Tuesday, September 11, 2012


Picture an old-fashioned telephone, the kind you'd see in a 1940's movie about a wealthy family. The telephone has a large, square base, and an ornate receiver in the cradle on top.  It rests on the desk in their fancy house. Now imagine a picture of that same telephone on the front of a tee shirt, except that the receiver is now shaped like a whale. Beneath the telephone are the words, "Call me, Ishmael." Amazing what a different receiver and a comma can do.

The last time I saw a tee shirt I wanted to wear was when I found one that said, "Hand over the chocolate and nobody gets hurt." But I digress.

 This post is about first lines of novels, and Google will show you lists of the best 25 or even 100.  Here are a few of my favorites:

1. The aforementioned "Call me Ishmael" without the comma, which is from MOBY DICK by Herman Melville.

2. "Last night I dreamed of Manderly again,"  which is from my favorite book, REBECCA by Daphne du Maurier.

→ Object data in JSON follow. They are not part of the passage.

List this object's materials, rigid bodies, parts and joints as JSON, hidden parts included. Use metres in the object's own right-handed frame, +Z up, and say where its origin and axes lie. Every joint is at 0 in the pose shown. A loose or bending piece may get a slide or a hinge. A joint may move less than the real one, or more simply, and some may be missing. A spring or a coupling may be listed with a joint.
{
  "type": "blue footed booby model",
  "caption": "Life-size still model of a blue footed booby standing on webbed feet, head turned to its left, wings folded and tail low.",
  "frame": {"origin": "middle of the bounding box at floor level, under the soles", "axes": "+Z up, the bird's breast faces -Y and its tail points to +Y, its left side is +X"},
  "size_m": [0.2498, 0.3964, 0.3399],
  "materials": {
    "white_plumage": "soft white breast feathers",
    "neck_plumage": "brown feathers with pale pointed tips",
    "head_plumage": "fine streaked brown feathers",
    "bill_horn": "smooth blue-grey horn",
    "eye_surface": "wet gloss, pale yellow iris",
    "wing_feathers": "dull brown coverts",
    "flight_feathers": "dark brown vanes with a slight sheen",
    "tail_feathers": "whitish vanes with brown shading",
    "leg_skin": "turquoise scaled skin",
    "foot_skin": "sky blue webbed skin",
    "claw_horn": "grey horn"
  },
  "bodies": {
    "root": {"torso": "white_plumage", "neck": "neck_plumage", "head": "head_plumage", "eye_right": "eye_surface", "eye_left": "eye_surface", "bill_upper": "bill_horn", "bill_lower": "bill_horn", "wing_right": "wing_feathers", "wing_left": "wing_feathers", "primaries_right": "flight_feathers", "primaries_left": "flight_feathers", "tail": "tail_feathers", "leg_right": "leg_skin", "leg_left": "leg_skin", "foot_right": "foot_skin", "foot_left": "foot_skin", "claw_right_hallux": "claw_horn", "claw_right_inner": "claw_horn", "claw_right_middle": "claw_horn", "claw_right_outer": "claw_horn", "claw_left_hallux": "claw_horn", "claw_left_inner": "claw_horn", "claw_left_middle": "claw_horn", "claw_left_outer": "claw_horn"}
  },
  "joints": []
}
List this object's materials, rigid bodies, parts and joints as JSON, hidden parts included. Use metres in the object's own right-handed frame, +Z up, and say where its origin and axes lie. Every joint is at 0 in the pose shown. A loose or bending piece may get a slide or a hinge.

3. As a romance writer, I also like, "It is a truth universally acknowledged that a single man in possession of a good fortune, must be in want of a wife."  PRIDE AND PREJUDICE by Jane Austen.

4.  "He was an old man who fished alone in a skiff in the Gulf Stream, and he had gone 84 days without catching a fish." THE OLD MAN AND THE SEA by Ernest Hemingway.

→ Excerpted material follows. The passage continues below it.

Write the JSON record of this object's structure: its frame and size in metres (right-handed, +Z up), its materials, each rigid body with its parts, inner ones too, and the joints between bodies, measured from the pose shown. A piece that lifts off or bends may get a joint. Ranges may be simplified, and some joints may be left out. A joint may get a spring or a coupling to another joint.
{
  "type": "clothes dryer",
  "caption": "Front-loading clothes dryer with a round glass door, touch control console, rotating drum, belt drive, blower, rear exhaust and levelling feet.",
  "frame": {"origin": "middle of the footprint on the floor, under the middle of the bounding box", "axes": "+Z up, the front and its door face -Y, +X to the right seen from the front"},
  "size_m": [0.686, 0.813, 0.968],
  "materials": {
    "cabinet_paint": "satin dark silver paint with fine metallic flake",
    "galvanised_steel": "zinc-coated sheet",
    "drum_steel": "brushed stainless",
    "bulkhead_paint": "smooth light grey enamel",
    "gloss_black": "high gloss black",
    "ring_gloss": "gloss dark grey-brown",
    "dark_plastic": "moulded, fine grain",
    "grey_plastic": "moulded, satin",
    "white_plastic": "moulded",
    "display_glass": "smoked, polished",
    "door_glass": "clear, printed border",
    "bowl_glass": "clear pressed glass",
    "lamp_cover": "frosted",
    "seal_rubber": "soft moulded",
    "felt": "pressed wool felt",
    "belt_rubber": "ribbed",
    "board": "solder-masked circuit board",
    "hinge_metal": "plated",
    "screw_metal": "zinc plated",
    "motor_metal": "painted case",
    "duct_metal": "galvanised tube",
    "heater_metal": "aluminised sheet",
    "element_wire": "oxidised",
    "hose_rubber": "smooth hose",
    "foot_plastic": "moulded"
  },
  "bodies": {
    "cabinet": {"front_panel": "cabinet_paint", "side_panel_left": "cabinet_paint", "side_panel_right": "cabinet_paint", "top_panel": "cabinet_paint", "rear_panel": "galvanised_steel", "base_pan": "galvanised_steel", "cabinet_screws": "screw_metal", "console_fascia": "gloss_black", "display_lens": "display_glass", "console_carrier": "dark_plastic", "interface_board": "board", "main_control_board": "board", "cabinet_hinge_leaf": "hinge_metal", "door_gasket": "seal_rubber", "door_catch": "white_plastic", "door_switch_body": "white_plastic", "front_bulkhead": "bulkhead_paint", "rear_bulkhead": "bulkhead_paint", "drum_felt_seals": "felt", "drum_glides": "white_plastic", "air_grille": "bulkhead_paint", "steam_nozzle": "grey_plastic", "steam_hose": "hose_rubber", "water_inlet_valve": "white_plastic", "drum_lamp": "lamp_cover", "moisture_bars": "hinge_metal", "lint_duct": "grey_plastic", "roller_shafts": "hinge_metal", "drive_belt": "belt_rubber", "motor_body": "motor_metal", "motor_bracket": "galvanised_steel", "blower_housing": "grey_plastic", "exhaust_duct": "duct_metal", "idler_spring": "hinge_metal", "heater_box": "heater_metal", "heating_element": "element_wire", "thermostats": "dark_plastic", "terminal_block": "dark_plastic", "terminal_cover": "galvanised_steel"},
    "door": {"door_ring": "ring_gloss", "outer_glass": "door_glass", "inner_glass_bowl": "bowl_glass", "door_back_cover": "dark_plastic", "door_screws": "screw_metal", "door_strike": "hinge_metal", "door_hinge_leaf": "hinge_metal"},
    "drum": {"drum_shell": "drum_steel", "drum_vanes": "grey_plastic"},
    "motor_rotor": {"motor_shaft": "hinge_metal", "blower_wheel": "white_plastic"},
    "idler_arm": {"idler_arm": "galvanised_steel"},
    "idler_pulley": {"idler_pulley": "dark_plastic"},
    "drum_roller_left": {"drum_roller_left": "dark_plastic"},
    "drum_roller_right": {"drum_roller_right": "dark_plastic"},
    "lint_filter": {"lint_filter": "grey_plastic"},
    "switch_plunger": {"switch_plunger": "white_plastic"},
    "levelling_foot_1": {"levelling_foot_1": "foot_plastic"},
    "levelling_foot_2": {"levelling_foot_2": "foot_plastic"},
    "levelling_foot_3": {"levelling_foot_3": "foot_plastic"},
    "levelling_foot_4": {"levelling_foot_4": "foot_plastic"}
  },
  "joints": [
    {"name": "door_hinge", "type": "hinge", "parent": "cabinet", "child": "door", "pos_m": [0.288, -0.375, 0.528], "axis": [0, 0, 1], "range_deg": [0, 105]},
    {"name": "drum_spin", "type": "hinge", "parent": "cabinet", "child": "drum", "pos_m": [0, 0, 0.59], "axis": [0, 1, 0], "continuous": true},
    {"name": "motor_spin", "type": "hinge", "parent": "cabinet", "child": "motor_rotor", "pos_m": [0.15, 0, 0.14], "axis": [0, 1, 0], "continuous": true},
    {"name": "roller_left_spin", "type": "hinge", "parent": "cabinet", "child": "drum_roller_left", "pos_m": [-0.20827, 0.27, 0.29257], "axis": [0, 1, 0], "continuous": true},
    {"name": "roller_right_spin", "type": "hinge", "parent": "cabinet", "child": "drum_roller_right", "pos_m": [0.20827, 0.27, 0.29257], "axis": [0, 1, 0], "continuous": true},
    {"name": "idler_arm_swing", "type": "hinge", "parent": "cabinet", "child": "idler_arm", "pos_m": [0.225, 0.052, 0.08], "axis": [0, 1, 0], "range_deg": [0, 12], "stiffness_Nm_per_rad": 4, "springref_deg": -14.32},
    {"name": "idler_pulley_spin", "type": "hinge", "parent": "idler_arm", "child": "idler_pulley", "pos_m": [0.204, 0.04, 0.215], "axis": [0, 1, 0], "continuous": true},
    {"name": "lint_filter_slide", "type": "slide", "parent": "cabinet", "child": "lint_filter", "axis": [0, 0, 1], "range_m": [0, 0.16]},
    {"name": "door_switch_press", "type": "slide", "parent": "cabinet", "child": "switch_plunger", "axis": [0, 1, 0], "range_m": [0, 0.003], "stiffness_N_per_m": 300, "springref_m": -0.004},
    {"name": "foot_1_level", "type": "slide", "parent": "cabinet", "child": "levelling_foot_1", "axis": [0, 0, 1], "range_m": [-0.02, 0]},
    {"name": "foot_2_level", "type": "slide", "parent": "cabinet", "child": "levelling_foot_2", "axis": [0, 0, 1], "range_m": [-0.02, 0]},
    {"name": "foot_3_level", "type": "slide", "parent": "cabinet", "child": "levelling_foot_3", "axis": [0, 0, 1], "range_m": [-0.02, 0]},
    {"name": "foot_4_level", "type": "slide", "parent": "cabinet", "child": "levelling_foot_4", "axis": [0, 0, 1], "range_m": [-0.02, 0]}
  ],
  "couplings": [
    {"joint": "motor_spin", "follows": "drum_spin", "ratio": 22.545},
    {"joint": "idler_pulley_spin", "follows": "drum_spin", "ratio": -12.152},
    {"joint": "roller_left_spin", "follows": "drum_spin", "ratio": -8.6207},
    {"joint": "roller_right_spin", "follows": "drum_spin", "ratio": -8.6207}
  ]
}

5. "It was a dark and stormy night."  PEANUTS fans know that Snoopy sat on top of his doghouse, typing that line into his typewriter. I assume you also know the line has been ridiculed as one of the worst, and that every year San Jose State University runs a Bulwer-Lytton contest in which "wretched writers" submit the first sentence of the worst possible book. Many of these are fabulous, but I'm not going to reprint one because it's hard to choose and can be as many as 60 words long.

I actually entered that contest once but didn't win any award. Maybe my sentence wasn't horrible enough, which is, I guess, a mixed blessing. But I still try to write memorable first sentences to my books, and here's a sample of ones I'm happy with.

1. "I landed the assignment to go to Rome, not because I was the best reporter at L.A. Life..." ROMAN HOLIDAY,  White Rose Publishing.

2. "Dana had fallen into a dream job. and. like a dream, it could disappear in an instant." STRANGER IN PARADISE, originally published by Kensington, now an e-book.

3. "Haley Parsons stared into the beauty salon's oversized mirror. A stranger stared back at her." NORTH BY NORTHEAST winner of the San Diego Book Award in 2002.

4. "I wouldn't ask Gary Pritchard to captain Southern Star if he were the last skipper left alive in the Bahamas."  SOUTHERN  STAR, which was published by Avalon Books in hardcover and available for $5 from me. (For more information, send me an e-mail at this website.)

There are a few more opening lines I'm pleased with, but those books are still in the hands of editors, waiting for acceptance. How about you? Do you enjoy trying to come up with a killer first line? Have you written any first lines in your books that you're especially proud of?


  1. No, I haven't. But I'm new and learning the craft. So right now all my writing seems like crap. Enjoyed your blog.

    1. Mary:
      Thanks for the comment. I've been doing this for 30 years and still have days when my writing feels like crap. But it does get better, so don't give up.

  2. "My life changed forever the night I drank the last of my bourbon." My upcoming novel, Goodbye Emily.

    1. Michael:
      What a great first line. When you asked for opinions, I voted for the cover of your book and wish you much success. Thanks for sharing.